Forward by Jimmy Carter 

"During the first year of my Presidency I had the honor of signing, on behalf of the United States of America, the two international covenants on human rights which, together with the Universal Declaration, make up the International Bill of Human Rights.

Both the United States and the United Nations had their origins in a vision of greatness of the human possibility.  The American Declaration of Independence speaks of the idea that, "...all men are created equal...endowed by their Creator with certain unalienable rights...Life Liberty and the Pursuit of Happiness..."The Charter of the United Nations speaks of "...faith in fundamental human rights, in the dignity and worth of the human person, in the equal rights of men and women and nations large and small..."Though separated by a century and a half in time, these visions are identical in spirit. The covenants that I signed in 1977 are unusual in the world of international politics and diplomacy.  They say absolutely nothing about power-full governments or military alliances or the privileges and immunities of statesmen and high official.  Instead they are concerned about the rights of individual human beings and the duties of governments to the people they are created to serve.

The international Covenant on Civil and Political Rights concerns what governments must not do to their people, and the International Covenant on Economic, Social and Cultural Rights concerns what governments must do for their people.
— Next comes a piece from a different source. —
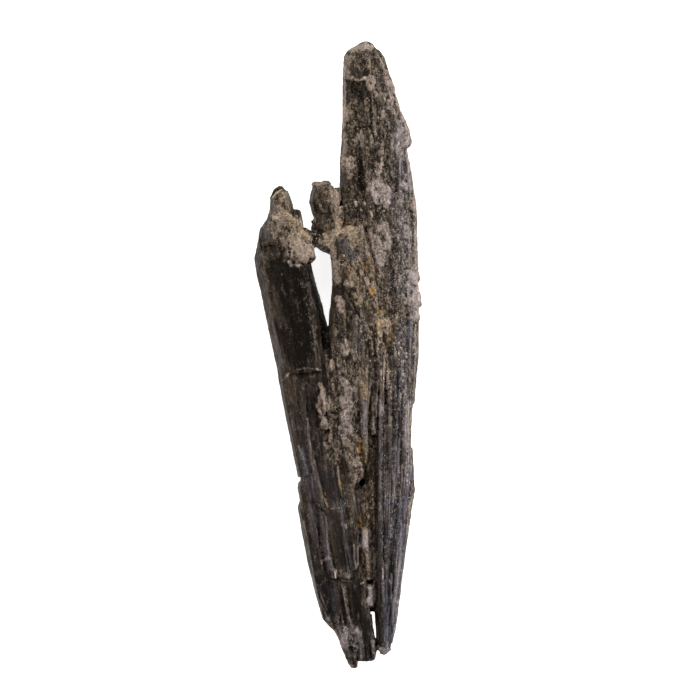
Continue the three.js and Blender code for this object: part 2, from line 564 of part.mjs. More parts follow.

By ratifying the covenant on civil and political rights, a government pledges, as a matter of law, to refrain from subjecting its own people to arbitrary imprisonment or to cruel or degrading treatment.  It recognizes the right of every person to freedom of thought, freedom of conscience, freedom of religion, freedom of opinion, freedom of expression, freedom of association, the right of peaceful assembly and the right to emigrate from one's country.

A government entering this covenant states explicitly that there are sharp limits on its own powers over the lives of its people.  But as Thomas Jefferson once wrote about the Bill of Rights which became part of our own American Republic, "These are fetters against doing evil which no honest government should decline."

By ratifying the other covenant on economic social and cultural rights a government commits itself to its best efforts to secure for its citizens the basic standards of material existence, social justice, and cultural opportunity.  This covenant recognizes the governments are the instruments and the servants of their people.

It would be idle to pretend that these two covenants themselves reflect the world as it is. But to those who believe that instruments of this kind are futile, I would suggest that there are powerful lessons to be learned in the history of my own country.

Our Declaration of Independence and the Bill of Rights expressed a lofty standard of liberty and equality.  But in practice these rights were enjoyed only by a very small segment of our people.  In the years and decades that followed those who struggled for universal suffrage, those who struggled for the abolition of slavery, those who struggled for women's rights, those who struggled for racial equality-in spite of discouragement and personal danger-drew their inspiration from these two great documents the Declaration of Independence and the Bill of Rights, and from our own Constitution.  Because the beliefs expressed in these documents were at the heart of what we Americans most valued about ourselves, they created a momentum toward the realization of the hopes that they offered.

Some of these hopes were 200years in being realized.  But ultimately, because the basis was there in the documents signed at the origin of our country/ people's discouragements and disappointments were overcome and these dreams prevailed.

My hope and my belief is that the international covenants and the Universal Declaration that make up the International Bill of Human Rights can play a similar role in the advancement of and the ultimate realization of human rights for individual men and women throughout all nations of the world."